Stan Maas

Personal information
- Date of birth: 14 February 2001 (age 25)
- Place of birth: Liempde, Netherlands
- Height: 1.82 m (6 ft 0 in)
- Position: Left-back

Team information
- Current team: Den Bosch
- Number: 24

Youth career
- 2010–2020: Den Bosch

Senior career*
- Years: Team / Apps / (Gls)
- 2020–: Den Bosch / 114 / (2)

= Stan Maas =

Dutch footballer (born 2001)

Stan Maas (born 14 February 2001) is a Dutch professional footballer who plays as a left-back for FC Den Bosch.

==Career==
From Liempde, Maas He went through the entire youth academy of FC Den Bosch after joining in 2010. Capable of playing at left-back or centre-back, Mass made his senior debut as a substitute on 15 November 2020 in a 3–0 defeat away at Go Ahead Eagles.
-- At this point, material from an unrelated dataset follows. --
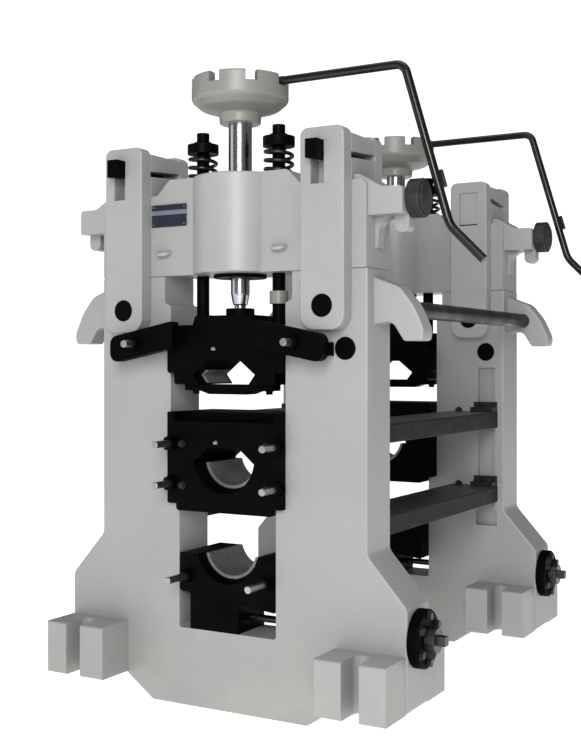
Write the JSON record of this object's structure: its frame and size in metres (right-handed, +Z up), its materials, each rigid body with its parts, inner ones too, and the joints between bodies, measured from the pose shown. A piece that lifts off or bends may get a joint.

A week later on 22 November 2020, at home against Jong Ajax, he was named in the starting line-up for the first time.

At the end of the 2021–22 season Maas signed a new two-year professional contract with Den Bosch. On 18 October 2022, Maas scored his first goal in professional football. In the KNVB Cup game away at GVVV, he made it 3–1 in the 77th minute.